Obama’s executive order now has less importance in the aftermath of the U.S. Supreme Court decision this year in Bostock v. Clayton County, which found anti-LGBTQ discrimination is a form of sex discrimination, thus illegal in the workforce under Title VII regardless of whether or not a business is a federal contractor. However, the executive order provided additional tools for the OFCCP to root out anti-LGBTQ discrimination proactively without an employee having to file a workplace discrimination lawsuit under Title VII.
OFFCP states in the rule the change is needed to enforce the law consistent with recent Supreme Court decisions in Masterpiece Cakeshop, Trinity Lutheran Church of Columbia and Hobby Lobby, even though cases had nothing to do with employment. Meanwhile, the final rule downplays the importance of the Bostock decision, asserting the “holding itself is not particularly germane to OFCCP’s enforcement of E.O. 11246, which has expressly protected sexual orientation and gender identity since 2015.”
“The executive order signed in 2014, which protects employees from anti-LGBTQ workplace discrimination while working for federal contractors, will remain intact at the direction of President Donald J. Trump,” the statement says.
Obama’s executive order covered an estimated 34 million employees working for federal contractors, many thousands who are LGBTQ, and 22 percent of the workforce.

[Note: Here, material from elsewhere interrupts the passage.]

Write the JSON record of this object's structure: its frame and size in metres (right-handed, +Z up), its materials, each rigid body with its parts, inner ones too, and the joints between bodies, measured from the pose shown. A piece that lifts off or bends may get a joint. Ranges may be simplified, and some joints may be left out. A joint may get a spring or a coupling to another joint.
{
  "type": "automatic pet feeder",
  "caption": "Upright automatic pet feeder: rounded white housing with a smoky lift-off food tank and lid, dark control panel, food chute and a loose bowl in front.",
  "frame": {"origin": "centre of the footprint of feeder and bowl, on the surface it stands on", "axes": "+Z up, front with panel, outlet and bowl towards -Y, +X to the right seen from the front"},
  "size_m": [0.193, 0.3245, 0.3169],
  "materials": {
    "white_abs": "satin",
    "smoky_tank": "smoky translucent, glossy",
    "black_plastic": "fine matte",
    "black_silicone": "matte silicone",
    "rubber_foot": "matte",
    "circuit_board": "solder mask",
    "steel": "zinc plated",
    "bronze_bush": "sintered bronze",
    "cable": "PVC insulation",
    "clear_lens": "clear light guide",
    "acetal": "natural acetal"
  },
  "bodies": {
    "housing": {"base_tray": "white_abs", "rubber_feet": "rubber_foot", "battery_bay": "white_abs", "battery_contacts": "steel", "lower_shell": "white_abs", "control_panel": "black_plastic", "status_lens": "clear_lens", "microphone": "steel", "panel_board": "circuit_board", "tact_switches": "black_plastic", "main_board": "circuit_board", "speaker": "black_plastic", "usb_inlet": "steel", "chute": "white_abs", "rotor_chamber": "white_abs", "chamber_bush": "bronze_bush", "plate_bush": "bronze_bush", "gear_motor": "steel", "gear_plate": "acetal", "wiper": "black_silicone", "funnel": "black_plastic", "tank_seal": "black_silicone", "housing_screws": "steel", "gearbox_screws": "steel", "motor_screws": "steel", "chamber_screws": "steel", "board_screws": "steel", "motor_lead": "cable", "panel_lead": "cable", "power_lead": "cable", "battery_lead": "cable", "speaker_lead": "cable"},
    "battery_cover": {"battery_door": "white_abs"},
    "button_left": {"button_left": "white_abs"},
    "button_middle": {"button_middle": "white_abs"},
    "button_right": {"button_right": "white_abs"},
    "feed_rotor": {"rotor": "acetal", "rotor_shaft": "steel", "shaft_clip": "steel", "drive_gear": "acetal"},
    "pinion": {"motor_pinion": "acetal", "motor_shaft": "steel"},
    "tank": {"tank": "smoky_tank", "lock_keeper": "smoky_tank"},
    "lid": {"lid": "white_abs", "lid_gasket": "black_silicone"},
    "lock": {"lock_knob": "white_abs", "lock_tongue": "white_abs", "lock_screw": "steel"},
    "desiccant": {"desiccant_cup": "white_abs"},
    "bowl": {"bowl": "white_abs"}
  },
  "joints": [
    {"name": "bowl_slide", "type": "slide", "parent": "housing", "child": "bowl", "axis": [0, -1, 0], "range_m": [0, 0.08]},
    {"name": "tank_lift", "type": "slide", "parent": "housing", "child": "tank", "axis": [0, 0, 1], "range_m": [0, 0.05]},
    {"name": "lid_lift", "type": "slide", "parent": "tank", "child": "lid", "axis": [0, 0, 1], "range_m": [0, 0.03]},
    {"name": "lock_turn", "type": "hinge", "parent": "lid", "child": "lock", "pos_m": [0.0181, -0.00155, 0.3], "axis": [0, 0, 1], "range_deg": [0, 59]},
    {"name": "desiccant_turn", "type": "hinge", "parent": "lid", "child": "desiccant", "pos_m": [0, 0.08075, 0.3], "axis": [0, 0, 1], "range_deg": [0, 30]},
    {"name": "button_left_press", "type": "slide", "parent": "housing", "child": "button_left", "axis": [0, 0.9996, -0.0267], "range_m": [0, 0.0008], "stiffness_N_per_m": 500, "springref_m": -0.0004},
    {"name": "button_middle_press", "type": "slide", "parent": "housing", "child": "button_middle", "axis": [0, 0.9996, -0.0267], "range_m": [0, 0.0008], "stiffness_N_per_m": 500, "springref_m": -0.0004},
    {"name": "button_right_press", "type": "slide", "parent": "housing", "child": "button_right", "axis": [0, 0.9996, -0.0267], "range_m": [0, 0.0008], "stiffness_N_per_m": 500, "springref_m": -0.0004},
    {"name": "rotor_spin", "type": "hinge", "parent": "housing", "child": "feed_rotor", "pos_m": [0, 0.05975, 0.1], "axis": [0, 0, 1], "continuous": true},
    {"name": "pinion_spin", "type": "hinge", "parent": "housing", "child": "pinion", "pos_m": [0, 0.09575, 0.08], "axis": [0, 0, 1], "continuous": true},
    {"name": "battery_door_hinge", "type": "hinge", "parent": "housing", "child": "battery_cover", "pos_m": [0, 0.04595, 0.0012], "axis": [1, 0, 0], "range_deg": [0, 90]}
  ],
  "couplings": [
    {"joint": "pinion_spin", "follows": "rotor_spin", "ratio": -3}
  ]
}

White House Deputy Press Secretary Judd Deere, however, said any notion the updated regulation undercuts Obama’s executive order is false.
“This rule does not revise, amend or in any way undermine the executive order governing nondiscrimination requirements for federal contractors, and it in no way undercuts the president’s promise and commitment to the LGBT community,” Deere said. “It simply seeks to clarify the scope and application of the religious exemption already contained in the executive order that the previous president signed.”
Now that the Trump administration has made the rule final, the Biden administration cannot easily undo it under the Administrative Procedure Act, which requires the U.S. government to undertake a deliberative process and engage with the public before making regulatory changes.
Pizer told the Blade via email the Biden administration “will have to do a full rulemaking” process under the Administrative Procedure Act to undo the regulation in the aftermath of the Trump administration making it final.
“We do expect it to be among the many Trump administration rule changes (and still-pending, likely-to-be-finalized, proposed rule changes) that will be top priorities for review and redoing by the new administration,” Pizer said.
Pizer added she can’t predict the timing for that process given the sheer number of Trump-era rules that needed reversing under Biden, especially because that might be affected by litigation that might produce court orders enjoining the U.S. government from enforcing the regulation.
Sasha Buchert, senior attorney with Lambda Legal, said in a statement the final rule not only obstructs LGBTQ people from job opportunities, but may block them from obtaining benefits for a same-sex spouse and child as an employee of a federal contractor.
“This rule effectively allows almost any federal contractor to claim a right to fire a person, deny health benefits or take other forms of discriminatory action for marrying a same-sex partner or coming out as transgender, or who the employer or would-be employer discovers is transgender, for living in accordance with their gender identity,” Buchert said. “The harm to those who already face pervasive discrimination is incalculable.”